**Dataset extract**.
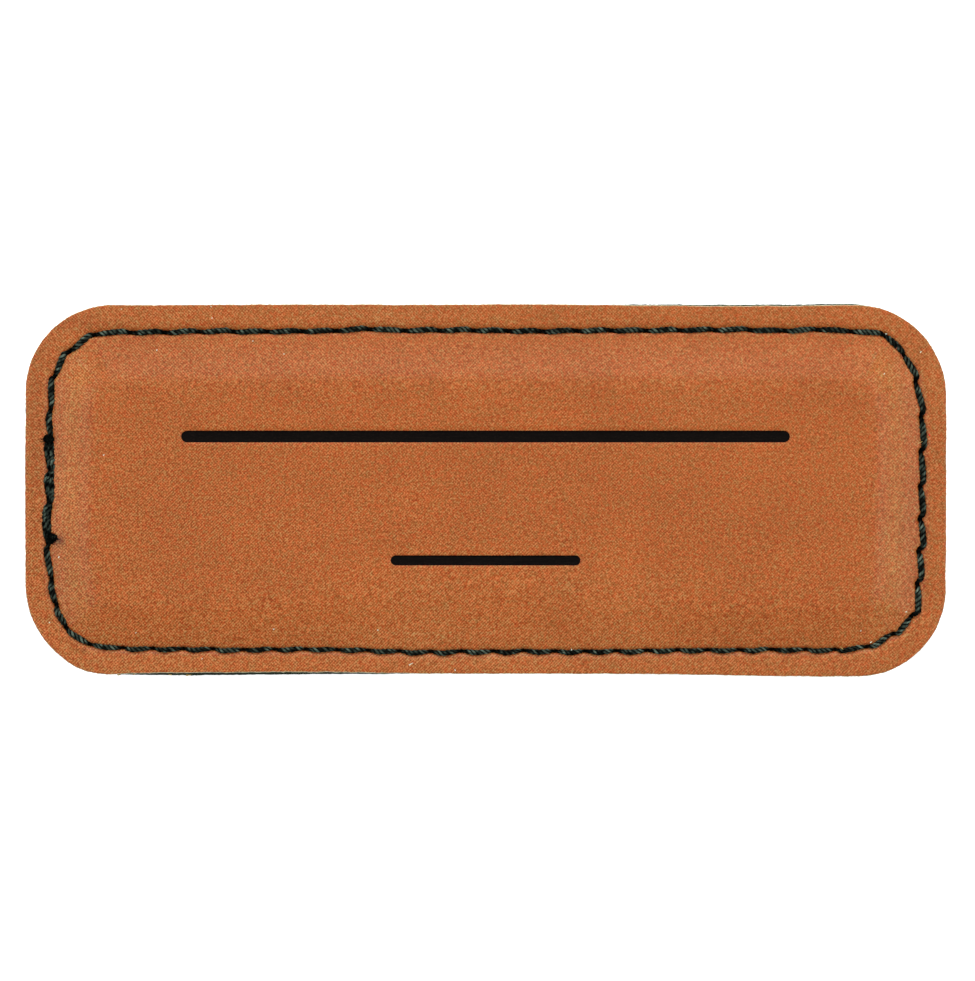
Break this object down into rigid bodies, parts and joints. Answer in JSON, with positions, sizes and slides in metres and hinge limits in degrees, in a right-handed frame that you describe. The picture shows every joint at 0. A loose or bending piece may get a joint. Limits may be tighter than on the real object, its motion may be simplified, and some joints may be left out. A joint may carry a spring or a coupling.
{
  "type": "name badge",
  "caption": "Sewn rounded-rectangle badge with a padded tan leatherette face, dark backing sheet and a flat magnetic bar behind.",
  "frame": {"origin": "on the surface that the badge lies on, under the middle of the badge, on the magnet bar's lower face", "axes": "+X along the badge's width to the wearer's left, +Y up the badge's face, +Z out of the face"},
  "size_m": [0.0826, 0.0334, 0.0072],
  "materials": {
    "leatherette_face": "matte",
    "leatherette_back": "matte",
    "fastener": "satin",
    "thread": "satin"
  },
  "bodies": {
    "root": {"front_panel": "leatherette_face", "backing": "leatherette_back", "magnet_bar": "fastener"}
  },
  "joints": []
}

**Stated exercise**.
All lines above containing the string "frame" are to be collected.

**Response for this exercise**.
Break this object down into rigid bodies, parts and joints. Answer in JSON, with positions, sizes and slides in metres and hinge limits in degrees, in a right-handed frame that you describe. The picture shows every joint at 0. A loose or bending piece may get a joint. Limits may be tighter than on the real object, its motion may be simplified, and some joints may be left out. A joint may carry a spring or a coupling.
  "frame": {"origin": "on the surface that the badge lies on, under the middle of the badge, on the magnet bar's lower face", "axes": "+X along the badge's width to the wearer's left, +Y up the badge's face, +Z out of the face"},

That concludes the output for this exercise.